Val
Paraíso é o nome que se dá a um lugar muito bonito no Chile, com praias belas e
casarões luxuosos. Mas onde eu moro é diferente: um condomínio, em João Pessoa, com blocos que
vão do A ao J, em que cada um deles tem quatro andares e vinte e dois
apartamentos por andar. Sendo assim, 88 por prédio. Fazendo as contas, são 880
moradias. E se formos pensar que cada uma delas tenha, no mínimo três pessoas,
são 2640 habitantes. As quais dividem uma área de lazer, com duas piscinas e
uma quadra poliesportiva, nos fundos do condomínio.
A
distância entre um bloco e outro é de, aproximadamente, 10 metros e todos os
prédios foram feitos exatamente iguais. O apartamento onde eu moro, 303 do
bloco E, fica em frente a outro idêntico a ele. Os do lado direito e esquerdo
também são do mesmo jeito. Assim como os do prédio ao lado. Todos tem varadas
voltadas de frente umas as outras nas laterais dos blocos. Dado isso, não há
privacidade alguma, nem em sequer tomar um ar fresco sem ser fitada pelos olhos
curiosos de um vizinho do prédio ao lado.
Durante
o dia, as crianças correm nos corredores, brincam de pega, de esconde-esconde,
de bola. A síndica sempre reclama, diz que no térreo há uma área de lazer
infantil. O que é verdade, mas as mães não deixam os filhos descerem sozinhos.

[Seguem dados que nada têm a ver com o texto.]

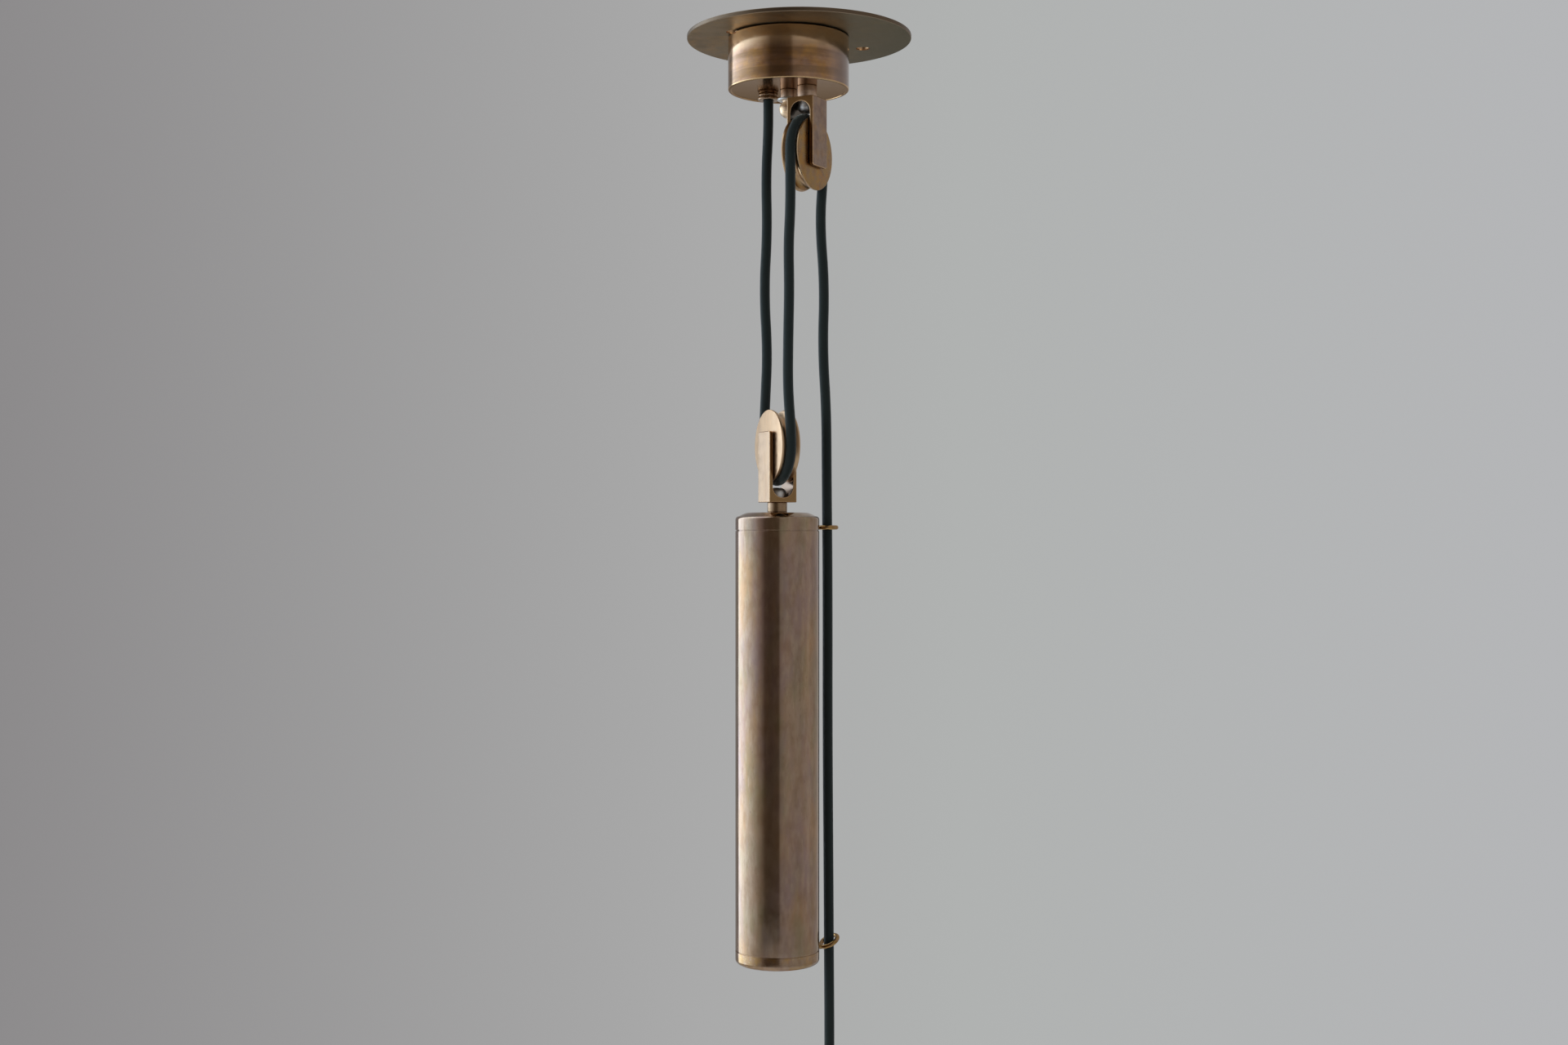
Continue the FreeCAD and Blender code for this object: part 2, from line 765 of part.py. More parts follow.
def top_cap():
    """Turned cap with a pillow crown, a wall level with the tube, and a skirt inside the tube."""
    wall_top = weight_top - top_cap_crown
    round_r = weight_r - top_cap_round
    shoulder_r = weight_r * shoulder_radius_share
    shoulder_z = weight_top - top_cap_shoulder
    rise = shoulder_z - wall_top
    middle = (weight_r * shoulder_mid_radius_share, wall_top + rise * shoulder_mid_height_share)
    crown = (shoulder_r * crown_mid_radius_share, shoulder_z + top_cap_shoulder * crown_mid_height_share)
    skirt_under = top_seam - cap_skirt
    bore = skirt_r - cap_land
    hole = fork_screw_diameter / 2 + thread_gap
    cap = lathe(
        (hole, rod_top),
        (bore, rod_top),
        (bore, skirt_under),
        (skirt_r, skirt_under),
        (skirt_r, top_seam),
        (weight_r - seam_depth, top_seam),
        (weight_r - seam_depth, top_seam + seam_width),
        (weight_r, top_seam + seam_width),
        (weight_r, wall_top - top_cap_round),
        (quarter(top_cap_round, round_r, wall_top - top_cap_round, 45), (round_r, wall_top)),
        (middle, (shoulder_r, shoulder_z)),
        (crown, (hole, weight_top)),
    )
    cap = cap.cut(upper_eye_shank(fit_gap))
    return moved(cap, weight_offset_x, weight_offset_y)


def weight_tube():
    return moved(ring(weight_r, tube_bore_r, bottom_seam, top_seam), weight_offset_x, weight_offset_y)


def bottom_cap():
    """Turned cap with a rounded lower edge and a counterbore for the rod's nut."""
    round_r = weight_r - bottom_cap_round
    seat = weight_under + counterbore_depth
    hole = rod_diameter / 2 + fit_gap
    cap = lathe(
        (hole, bottom_seam + cap_skirt),
        (hole, seat),
        (counterbore_r, seat),
        (counterbore_r, weight_under),
        (round_r, weight_under),
        (quarter(bottom_cap_round, round_r, weight_under + bottom_cap_round, -45),
         (weight_r, weight_under + bottom_cap_round)),
        (weight_r, bottom_seam - seam_width),
        (weight_r - seam_depth, bottom_seam - seam_width),
        (weight_r - seam_depth, bottom_seam),
        (skirt_r, bottom_seam),
        (skirt_r, bottom_seam + cap_skirt),
    )
    cap = cap.cut(lower_eye_shank(fit_gap))
    return moved(cap, weight_offset_x, weight_offset_y)


def weight_core():
    low, high = bottom_seam + cap_skirt, top_seam - cap_skirt
    core = ring(tube_bore_r - core_gap, rod_diameter / 2 + core_gap, low, high)
    return moved(core, weight_offset_x, weight_offset_y)


def rod_nut_under():
    return weight_under + counterbore_depth - rod_washer_thick - rod_nut_height


def tie_rod():
    """Rod through the whole counterweight, tapped at its top for the fork's screw."""
    bar = rod(rod_diameter / 2, rod_nut_under(), rod_top)
    socket = rod(fork_screw_diameter / 2 + thread_gap, rod_top - rod_socket_depth, rod_top + overrun)
    return moved(bar.cut(socket), weight_offset_x, weight_offset_y)


def tie_rod_washer():
    high = weight_under + counterbore_depth
    washer = ring(rod_washer_diameter / 2, rod_diameter / 2 + fit_gap, high - rod_washer_thick, high)
    return moved(washer, weight_offset_x, weight_offset_y)


def tie_rod_nut():
    low = rod_nut_under()
    nut = hexagon(rod_nut_flats, low, low + rod_nut_height)
    bore = rod(rod_diameter / 2 + thread_gap, low - overrun, low + rod_nut_height + overrun)
    return moved(nut.cut(bore), weight_offset_x, weight_offset_y)


def eye_direction():
    turn = math.radians(eye_azimuth)
    return point(math.cos(turn), math.sin(turn), 0)


def eye_shank(grown, z, reach, lean):
    """The eye's threaded shank, from inside the wall to its ring."""
    inner = weight_r - eye_bite
    length = reach - eye_ring_radius * math.cos(math.radians(lean)) - inner
    start = eye_direction() * (inner - grown)
    return Part.makeCylinder(eye_wire / 2 + grown, length + grown, start + point(0, 0, z), eye_direction())


def upper_eye_shank(grown):
    return eye_shank(grown, upper_eye_z, upper_eye_reach, 0)


def lower_eye_shank(grown):
    return eye_shank(grown, lower_eye_z, lower_eye_reach, lower_eye_lean)


def wire_eye(shank, z, reach, lean):
    """Wire ring on a shank that flares where it meets the wall. The ring leans up from the shank."""
    along = eye_direction()
    rise = math.radians(lean)
    centre = along * reach + point(0, 0, z + eye_ring_radius * math.sin(rise))
    axis = up * math.cos(rise) - along * math.sin(rise)
    hoop = Part.makeTorus(eye_ring_radius, eye_wire / 2, centre, axis)
    start = along * (weight_r + fit_gap) + point(0, 0, z)
    flare = Part.makeCone(eye_flare / 2, eye_wire / 2, eye_flare_length, start, along)
    eye = hoop.fuse([shank, flare]).removeSplitter()
    return moved(eye, weight_offset_x, weight_offset_y)


def upper_cord_eye():
    return wire_eye(upper_eye_shank(0), upper_eye_z, upper_eye_reach, 0)


def lower_cord_eye():
    return wire_eye(lower_eye_shank(0), lower_eye_z, lower_eye_reach, lower_eye_lean)


def grip_screw_z():
    return holder_top - (grip_taper + grip_height) / 2


def holder_cord_grip():
    """Turned cord grip that screws into the lampholder's cap."""
    spigot = grip_spigot_diameter / 2
    grip = lathe(
        (cord_bore_r, holder_top),
        (cord_bore_r, holder_cap_top - grip_spigot),
        (spigot, holder_cap_top - grip_spigot),
        (spigot, holder_cap_top),
        (grip_diameter / 2, holder_cap_top),
        (grip_diameter / 2, holder_top - grip_taper),
        (grip_top_diameter / 2, holder_top),
    )
    middle = point(0, 0, grip_screw_z())
    hole = Part.makeCylinder(grip_screw_diameter / 2 + thread_gap, grip_diameter, middle, point(0, -1, 0))
    return moved(grip.cut(hole), holder_x, holder_y)


def grip_screw():
    length = grip_diameter / 2 - cord_bore_r + grip_screw_proud
    start = point(0, -cord_bore_r, grip_screw_z())
    screw = Part.makeCylinder(grip_screw_diameter / 2, length, start, point(0, -1, 0))
    return moved(screw, holder_x, holder_y)


def holder_cap():
    """Spun bell-shaped cap over the lampholder's terminals."""
    outer = shell_r + fit_gap + holder_wall
    crown = grip_diameter / 2
    drop = holder_cap_height
    middle_r = crown + (outer - crown) * cap_mid_radius_share
    middle_z = holder_cap_top - drop * (1 - cap_mid_height_share)
    bore = grip_spigot_diameter / 2 + thread_gap
    cap = lathe(
        (bore, holder_cap_top),
        (crown, holder_cap_top),
        ((middle_r, middle_z), (outer, holder_cap_top - drop)),
        (outer, holder_cap_under),
        (outer - holder_wall, holder_cap_under),
        (outer - holder_wall, holder_cap_top - drop),
        ((middle_r - holder_wall, middle_z - holder_wall), (crown, holder_cap_top - holder_wall)),
        (bore, holder_cap_top - holder_wall),
    )
    return moved(cap, holder_x, holder_y)


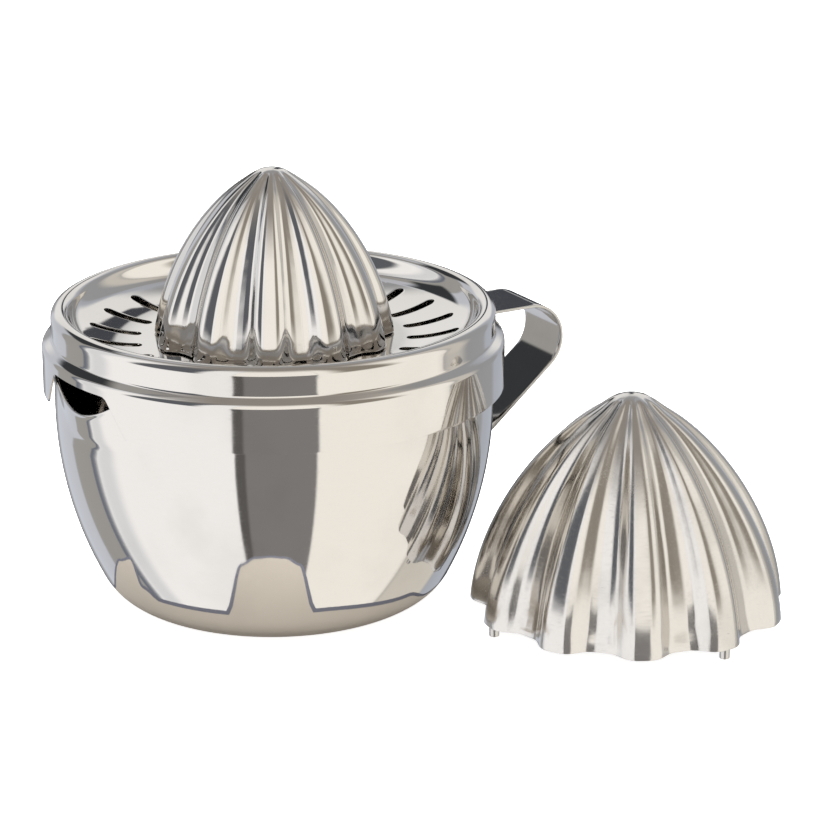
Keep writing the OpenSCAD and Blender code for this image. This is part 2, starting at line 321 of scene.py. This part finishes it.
trayLow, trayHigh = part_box("strainer_tray")
tray = {
    "slots": 22, "perSlot": 16, "rings": 6, "sheet": 0.7,
    "skirtGap": 2.8, "skirtDrop": 16.5, "bandHeight": 5.5, "roll": 2.6,
    "wallTilt": 75.0, "dishTilt": 22.0, "dishCorner": 8.0, "dishRadius": 52.0, "seat": 0.3,
    "slotInner": 42.35, "slotOuter": 59.0, "slotWidth": 3.5, "sectorInner": 41.0, "sectorOuter": 61.0,
    "notchTop": 4.6, "notchTopHalf": 15.0, "notchLowHalf": 23.0, "notchCorner": 3.0,
    "handleNotchTop": 87.5, "handleNotchHalf": 10.3,
    "shoulder": 1.3, "shoulderTurn": 55.0, "brow": 1.8, "step": 0.2,
}


def trayLayout():  # centres of the arcs that the tray's profile is made of, in mm
    t, b = tray, bowl
    turn = math.radians(t["shoulderTurn"])
    t["band"] = b["radius"] + t["step"]
    t["skirt"] = b["radius"] + t["skirtGap"] + t["sheet"] / 2
    rise = math.sqrt((t["shoulder"] + t["sheet"] / 2) ** 2 - (t["shoulder"] + t["step"]) ** 2)
    t["shoulderR"], t["shoulderZ"] = t["band"] + t["shoulder"], b["height"] + t["seat"] + rise
    endR = t["shoulderR"] - t["shoulder"] * math.cos(turn)
    endZ = t["shoulderZ"] - t["shoulder"] * math.sin(turn)
    span = (t["skirt"] - endR - t["brow"] * (1 - math.cos(turn))) / math.sin(turn)
    t["browR"] = endR + span * math.sin(turn) - t["brow"] * math.cos(turn)
    t["browZ"] = endZ - span * math.cos(turn) - t["brow"] * math.sin(turn)
    t["low"] = b["height"] - t["skirtDrop"]
    t["rollR"], t["rollZ"] = t["band"] - t["roll"], t["shoulderZ"] + t["bandHeight"]
    wall, dish = math.radians(t["wallTilt"]), math.radians(t["dishTilt"])
    topR, topZ = t["rollR"] - t["roll"] * math.sin(wall), t["rollZ"] + t["roll"] * math.cos(wall)
    t["cornerR"] = topR - t["dishCorner"] * math.sin(wall)
    t["cornerZ"] = topZ + t["dishCorner"] * math.cos(wall)
    t["joinR"] = t["cornerR"] + t["dishCorner"] * math.sin(dish)
    t["joinZ"] = t["cornerZ"] - t["dishCorner"] * math.cos(dish)
    t["dishR"] = t["joinR"] - t["dishRadius"] * math.sin(dish)
    t["dishZ"] = t["joinZ"] + t["dishRadius"] * math.cos(dish)
    t["floor"] = t["dishZ"] - t["dishRadius"]


trayLayout()


def dishHeight(r):  # height of the middle of the tray's sheet, inside the rolled rim
    t = tray
    if r < t["dishR"]:
        return t["floor"]
    if r < t["joinR"]:
        return t["dishZ"] - math.sqrt(t["dishRadius"] ** 2 - (r - t["dishR"]) ** 2)
    return t["cornerZ"] - math.sqrt(t["dishCorner"] ** 2 - (r - t["cornerR"]) ** 2)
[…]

Então a diversão mais acessível é ali mesmo, com reclamação e tudo. E que se
danem os vizinhos que querem estudar pra concursos, vestibulares, ou provas
letivas. E já que eu não pude vencer o inimigo, resolvi me aliar a ele. Então
deixo minha filha brincar no corredor também.
Só
no silêncio da noite se tem paz! As crianças e os briguentos descansam. Fujo
para a varanda, de onde tenho uma visão da rua quieta. Ao meu ver, quase todos
dormem. Exceto um vizinho do terceiro andar do bloco ao lado, que assiste
televisão. Da minha sacada eu vejo as luzes da tela refletindo nas paredes
brancas. Também ouço duas pessoas conversando alto no mesmo prédio, um pouco
mais afastadas. Agora passa um moço de bicicleta na rua deserta.
Nesse
momento, chega à garagem um carro vermelho com o som tocando um brega em
portunhol. O motorista desce e resolve cantar um pouco, acompanhando a música.
A tranquilidade se foi, mas a mim isso não incomoda. Somente porque agora eu
estou acordada. São quase duas da madrugada e “Sois nada mais do que uma mera
ilusão” dizem os versos melancólicos e “A luz do cabaret já se apagou”. Agora
um homem aparece na sacada do apartamento do primeiro andar ao lado. Não sei se
incomodado, olha em direção ao barulho. “Ai, ai, ai, ai, amor. Eu sou o
satélite e você o Sol”, toca outra música e o dono do carro, audivelmente embriagado,
a cantar junto à música. Percebo que o homem da sacada ao lado está irritado e
olha em direção à portaria do meu prédio. Devo acordar a síndica e reclamar? Não
foi preciso, minutos depois o bêbado resolve se recolher, sem demais confusões.
Em
alguns meses, se meus planos derem certo, irei me mudar. Mas não vou sair do
Val Paraíso. Acho que me acostumei com os olhares curiosos e até mesmo eu já
aderi a tal hábito de espiar. Não por mera curiosidade. Mas por reconhecimento
da semelhança. De fato, mudam os números, mudam os blocos, mas o CEP é o mesmo.
Somos todos iguais, as mesmas histórias.